_Problem_
Look through the material below for "materials". Copy every line that contains it.

_Data for the task_

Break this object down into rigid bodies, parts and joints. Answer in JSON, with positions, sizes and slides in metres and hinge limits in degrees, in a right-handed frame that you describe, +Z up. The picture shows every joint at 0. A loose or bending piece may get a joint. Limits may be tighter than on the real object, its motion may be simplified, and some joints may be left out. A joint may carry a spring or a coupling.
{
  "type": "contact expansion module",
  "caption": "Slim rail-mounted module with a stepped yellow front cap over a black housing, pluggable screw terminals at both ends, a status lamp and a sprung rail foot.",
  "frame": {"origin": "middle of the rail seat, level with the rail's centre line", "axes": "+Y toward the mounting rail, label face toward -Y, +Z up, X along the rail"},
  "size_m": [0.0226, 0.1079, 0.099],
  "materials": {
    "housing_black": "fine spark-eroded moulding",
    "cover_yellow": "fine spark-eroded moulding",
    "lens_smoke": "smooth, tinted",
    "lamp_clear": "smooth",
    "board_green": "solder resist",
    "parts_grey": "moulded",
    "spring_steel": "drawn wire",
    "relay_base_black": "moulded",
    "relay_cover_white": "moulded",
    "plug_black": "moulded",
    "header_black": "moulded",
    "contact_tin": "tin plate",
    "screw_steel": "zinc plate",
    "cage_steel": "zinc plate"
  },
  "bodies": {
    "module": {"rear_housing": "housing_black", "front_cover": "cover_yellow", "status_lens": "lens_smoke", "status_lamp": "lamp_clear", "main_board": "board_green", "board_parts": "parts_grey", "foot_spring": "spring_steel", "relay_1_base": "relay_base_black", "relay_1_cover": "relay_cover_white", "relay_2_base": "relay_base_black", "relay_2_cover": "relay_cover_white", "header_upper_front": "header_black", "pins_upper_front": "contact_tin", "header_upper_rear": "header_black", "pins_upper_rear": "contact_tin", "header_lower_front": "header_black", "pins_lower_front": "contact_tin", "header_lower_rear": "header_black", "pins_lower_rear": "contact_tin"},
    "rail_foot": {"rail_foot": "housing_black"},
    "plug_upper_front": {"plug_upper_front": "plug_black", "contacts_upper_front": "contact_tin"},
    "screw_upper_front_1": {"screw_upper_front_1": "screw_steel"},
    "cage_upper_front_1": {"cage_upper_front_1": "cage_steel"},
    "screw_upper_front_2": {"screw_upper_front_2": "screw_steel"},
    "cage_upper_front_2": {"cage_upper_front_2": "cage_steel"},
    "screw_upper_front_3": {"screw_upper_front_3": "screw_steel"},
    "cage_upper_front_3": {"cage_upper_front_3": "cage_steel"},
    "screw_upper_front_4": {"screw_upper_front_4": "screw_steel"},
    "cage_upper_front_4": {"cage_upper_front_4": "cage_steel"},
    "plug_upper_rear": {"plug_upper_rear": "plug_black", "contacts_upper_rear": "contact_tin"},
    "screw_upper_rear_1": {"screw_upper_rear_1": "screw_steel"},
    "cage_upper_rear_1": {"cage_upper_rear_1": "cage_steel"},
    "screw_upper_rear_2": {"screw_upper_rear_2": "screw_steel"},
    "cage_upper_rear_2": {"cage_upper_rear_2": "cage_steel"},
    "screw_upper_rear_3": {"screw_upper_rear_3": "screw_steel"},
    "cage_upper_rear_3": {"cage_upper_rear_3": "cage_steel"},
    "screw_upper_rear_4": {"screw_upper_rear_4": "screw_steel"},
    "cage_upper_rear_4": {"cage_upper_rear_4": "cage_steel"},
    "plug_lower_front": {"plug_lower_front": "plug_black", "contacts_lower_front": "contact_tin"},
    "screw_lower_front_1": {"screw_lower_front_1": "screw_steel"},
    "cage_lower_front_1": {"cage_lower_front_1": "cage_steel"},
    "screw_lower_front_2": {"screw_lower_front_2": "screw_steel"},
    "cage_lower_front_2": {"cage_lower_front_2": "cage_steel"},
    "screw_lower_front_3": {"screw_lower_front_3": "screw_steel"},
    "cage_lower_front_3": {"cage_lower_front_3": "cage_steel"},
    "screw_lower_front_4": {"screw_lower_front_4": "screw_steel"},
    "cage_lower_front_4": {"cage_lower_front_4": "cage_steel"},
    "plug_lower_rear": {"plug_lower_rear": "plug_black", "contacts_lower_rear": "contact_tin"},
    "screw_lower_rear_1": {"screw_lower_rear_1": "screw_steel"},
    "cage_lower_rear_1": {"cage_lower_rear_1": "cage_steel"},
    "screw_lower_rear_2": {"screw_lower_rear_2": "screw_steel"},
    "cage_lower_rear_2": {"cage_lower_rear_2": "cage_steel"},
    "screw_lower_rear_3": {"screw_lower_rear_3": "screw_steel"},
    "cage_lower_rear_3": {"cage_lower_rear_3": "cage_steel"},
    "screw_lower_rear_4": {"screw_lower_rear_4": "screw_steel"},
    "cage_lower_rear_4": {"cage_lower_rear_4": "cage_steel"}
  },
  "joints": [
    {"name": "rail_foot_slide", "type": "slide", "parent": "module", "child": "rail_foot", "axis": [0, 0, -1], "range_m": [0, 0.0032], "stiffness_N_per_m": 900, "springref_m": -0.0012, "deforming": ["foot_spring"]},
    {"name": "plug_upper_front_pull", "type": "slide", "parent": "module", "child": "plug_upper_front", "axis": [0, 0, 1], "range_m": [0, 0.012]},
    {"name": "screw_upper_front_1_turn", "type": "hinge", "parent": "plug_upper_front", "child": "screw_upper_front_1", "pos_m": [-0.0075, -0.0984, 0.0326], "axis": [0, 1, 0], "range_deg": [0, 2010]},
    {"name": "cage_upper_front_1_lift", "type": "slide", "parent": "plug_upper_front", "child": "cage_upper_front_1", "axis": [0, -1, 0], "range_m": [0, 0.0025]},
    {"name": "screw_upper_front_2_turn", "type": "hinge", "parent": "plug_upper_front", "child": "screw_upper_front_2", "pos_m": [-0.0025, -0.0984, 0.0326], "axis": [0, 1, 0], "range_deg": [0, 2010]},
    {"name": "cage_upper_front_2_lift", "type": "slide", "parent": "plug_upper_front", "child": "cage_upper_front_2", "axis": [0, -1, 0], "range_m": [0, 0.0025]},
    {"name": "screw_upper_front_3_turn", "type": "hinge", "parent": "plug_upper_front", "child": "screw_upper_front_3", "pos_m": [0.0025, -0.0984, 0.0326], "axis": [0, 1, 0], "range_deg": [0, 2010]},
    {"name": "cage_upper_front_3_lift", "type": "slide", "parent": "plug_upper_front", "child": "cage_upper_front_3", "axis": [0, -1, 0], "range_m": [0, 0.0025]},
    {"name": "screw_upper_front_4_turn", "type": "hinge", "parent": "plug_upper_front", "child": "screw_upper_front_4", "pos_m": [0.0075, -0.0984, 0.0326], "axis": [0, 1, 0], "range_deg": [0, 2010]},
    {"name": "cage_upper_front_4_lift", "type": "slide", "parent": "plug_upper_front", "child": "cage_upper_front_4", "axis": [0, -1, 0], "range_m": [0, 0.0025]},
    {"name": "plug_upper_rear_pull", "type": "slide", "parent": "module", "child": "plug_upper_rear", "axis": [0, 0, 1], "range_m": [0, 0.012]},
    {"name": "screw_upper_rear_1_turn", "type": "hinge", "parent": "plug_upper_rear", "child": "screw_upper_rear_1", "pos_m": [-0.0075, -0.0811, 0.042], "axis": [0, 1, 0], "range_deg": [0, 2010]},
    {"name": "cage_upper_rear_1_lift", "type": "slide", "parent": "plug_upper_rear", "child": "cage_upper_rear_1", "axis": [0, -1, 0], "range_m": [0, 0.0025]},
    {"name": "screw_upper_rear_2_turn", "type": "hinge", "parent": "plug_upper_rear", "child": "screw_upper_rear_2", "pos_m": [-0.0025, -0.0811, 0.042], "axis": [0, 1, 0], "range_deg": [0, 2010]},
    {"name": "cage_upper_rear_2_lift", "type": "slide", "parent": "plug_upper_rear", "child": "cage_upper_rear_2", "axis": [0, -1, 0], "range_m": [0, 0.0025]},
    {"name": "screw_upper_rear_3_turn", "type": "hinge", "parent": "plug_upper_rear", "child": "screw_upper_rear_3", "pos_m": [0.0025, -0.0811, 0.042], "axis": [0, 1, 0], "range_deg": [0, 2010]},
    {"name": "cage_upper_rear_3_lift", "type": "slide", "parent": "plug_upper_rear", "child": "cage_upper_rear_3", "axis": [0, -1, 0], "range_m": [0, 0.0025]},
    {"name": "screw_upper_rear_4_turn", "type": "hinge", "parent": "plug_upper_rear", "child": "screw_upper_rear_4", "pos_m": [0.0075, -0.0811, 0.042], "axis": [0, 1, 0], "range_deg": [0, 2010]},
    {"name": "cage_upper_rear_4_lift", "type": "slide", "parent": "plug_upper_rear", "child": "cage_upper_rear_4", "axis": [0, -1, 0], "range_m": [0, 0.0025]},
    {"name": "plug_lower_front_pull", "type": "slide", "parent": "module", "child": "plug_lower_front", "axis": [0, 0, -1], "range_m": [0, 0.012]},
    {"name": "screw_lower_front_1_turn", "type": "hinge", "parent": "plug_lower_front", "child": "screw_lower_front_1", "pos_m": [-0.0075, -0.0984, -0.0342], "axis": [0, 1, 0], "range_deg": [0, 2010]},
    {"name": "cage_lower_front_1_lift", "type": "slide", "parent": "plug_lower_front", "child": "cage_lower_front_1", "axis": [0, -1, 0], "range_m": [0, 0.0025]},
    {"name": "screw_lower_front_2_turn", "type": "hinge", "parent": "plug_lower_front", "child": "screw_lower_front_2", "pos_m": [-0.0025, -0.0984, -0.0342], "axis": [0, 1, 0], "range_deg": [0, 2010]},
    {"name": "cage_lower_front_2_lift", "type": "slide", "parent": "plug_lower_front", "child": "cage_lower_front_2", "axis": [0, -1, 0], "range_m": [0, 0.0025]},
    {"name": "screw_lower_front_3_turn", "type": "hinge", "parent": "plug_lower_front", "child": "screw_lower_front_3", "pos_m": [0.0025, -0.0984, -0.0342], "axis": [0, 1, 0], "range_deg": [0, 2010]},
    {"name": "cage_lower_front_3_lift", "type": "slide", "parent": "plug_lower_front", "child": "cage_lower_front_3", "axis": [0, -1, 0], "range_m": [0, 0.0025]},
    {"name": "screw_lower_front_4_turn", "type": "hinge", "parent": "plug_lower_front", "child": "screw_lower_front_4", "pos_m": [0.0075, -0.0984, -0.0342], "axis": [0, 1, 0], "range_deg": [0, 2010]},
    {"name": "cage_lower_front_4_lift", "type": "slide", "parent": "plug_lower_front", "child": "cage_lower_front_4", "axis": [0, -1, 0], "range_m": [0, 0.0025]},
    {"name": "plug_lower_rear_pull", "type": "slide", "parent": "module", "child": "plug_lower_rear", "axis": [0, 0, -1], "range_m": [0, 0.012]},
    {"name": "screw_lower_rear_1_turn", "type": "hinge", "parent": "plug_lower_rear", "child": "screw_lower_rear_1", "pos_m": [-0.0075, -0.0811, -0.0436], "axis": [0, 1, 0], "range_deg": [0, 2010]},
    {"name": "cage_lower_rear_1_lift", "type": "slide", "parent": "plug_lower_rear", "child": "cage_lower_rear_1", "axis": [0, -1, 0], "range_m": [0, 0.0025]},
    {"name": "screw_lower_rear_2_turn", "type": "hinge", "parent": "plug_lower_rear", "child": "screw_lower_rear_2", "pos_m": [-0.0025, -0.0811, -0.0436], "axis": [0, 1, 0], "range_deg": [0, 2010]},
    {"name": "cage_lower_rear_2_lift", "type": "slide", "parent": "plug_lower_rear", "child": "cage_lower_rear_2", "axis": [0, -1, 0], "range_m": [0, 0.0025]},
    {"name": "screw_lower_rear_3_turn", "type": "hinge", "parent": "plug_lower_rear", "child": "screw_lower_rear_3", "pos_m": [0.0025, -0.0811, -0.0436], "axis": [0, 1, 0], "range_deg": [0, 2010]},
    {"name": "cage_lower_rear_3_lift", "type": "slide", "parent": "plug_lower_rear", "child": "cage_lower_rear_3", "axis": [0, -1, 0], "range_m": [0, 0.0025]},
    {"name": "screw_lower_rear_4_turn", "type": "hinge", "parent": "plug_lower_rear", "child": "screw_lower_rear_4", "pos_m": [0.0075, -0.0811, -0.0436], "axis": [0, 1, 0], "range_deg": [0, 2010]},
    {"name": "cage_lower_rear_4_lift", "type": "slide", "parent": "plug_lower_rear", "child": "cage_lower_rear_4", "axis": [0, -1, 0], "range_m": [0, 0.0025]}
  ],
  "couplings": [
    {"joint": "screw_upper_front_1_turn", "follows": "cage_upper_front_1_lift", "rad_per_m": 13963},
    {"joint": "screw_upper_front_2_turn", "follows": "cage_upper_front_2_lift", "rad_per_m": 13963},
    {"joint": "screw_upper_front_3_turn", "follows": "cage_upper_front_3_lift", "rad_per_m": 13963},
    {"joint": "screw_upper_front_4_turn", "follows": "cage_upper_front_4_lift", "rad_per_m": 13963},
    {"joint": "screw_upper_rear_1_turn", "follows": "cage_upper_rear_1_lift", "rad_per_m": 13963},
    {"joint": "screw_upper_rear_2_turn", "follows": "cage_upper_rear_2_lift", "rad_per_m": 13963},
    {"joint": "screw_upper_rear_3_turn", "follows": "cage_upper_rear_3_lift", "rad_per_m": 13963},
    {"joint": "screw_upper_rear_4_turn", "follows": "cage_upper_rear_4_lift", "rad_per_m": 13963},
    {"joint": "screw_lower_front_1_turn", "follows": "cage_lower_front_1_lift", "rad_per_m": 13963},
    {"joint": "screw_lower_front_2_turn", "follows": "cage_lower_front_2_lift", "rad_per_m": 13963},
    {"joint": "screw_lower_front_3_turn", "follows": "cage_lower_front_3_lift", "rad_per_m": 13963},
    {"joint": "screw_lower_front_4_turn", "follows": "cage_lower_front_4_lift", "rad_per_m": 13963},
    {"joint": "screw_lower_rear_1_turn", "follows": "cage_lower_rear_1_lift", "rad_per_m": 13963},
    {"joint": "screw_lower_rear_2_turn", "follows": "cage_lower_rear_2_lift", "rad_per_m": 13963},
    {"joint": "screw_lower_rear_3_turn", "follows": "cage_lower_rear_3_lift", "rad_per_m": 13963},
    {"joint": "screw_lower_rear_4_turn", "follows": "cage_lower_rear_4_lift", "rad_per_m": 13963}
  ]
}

---

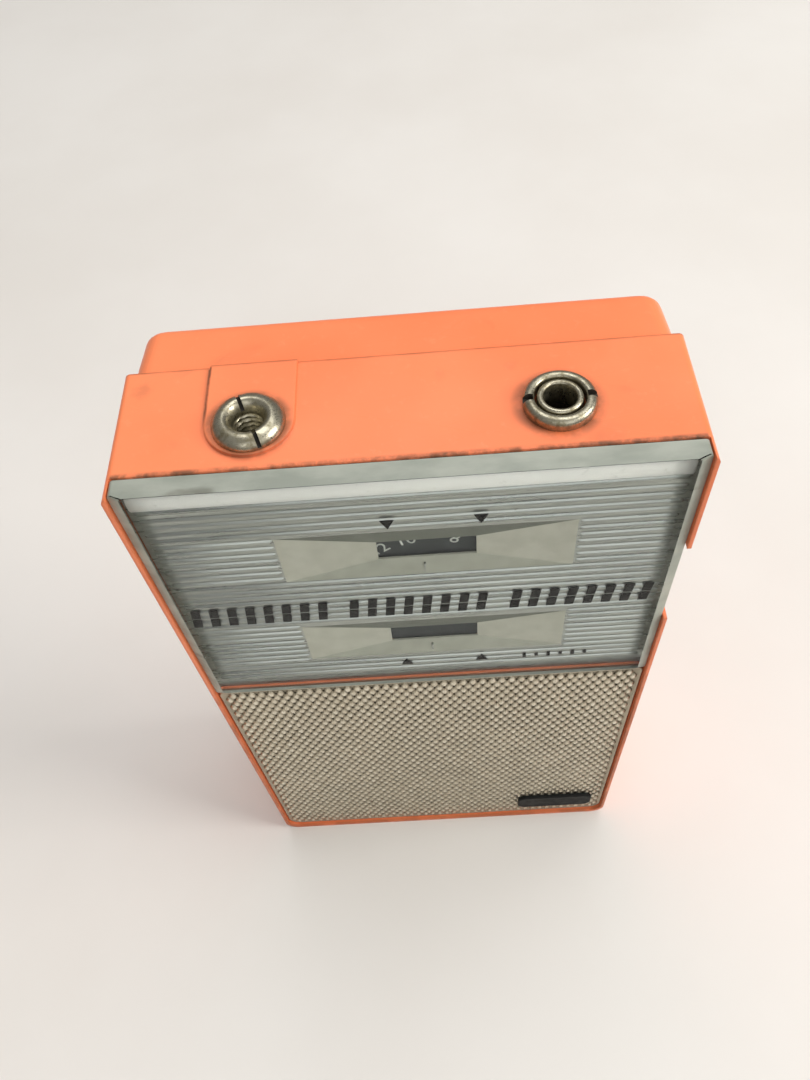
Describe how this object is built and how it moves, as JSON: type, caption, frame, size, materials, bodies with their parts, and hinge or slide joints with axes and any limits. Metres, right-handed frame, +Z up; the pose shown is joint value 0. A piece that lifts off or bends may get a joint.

_Solved exercise_
  "materials": {
Describe how this object is built and how it moves, as JSON: type, caption, frame, size, materials, bodies with their parts, and hinge or slide joints with axes and any limits. Metres, right-handed frame, +Z up; the pose shown is joint value 0. A piece that lifts off or bends may get a joint.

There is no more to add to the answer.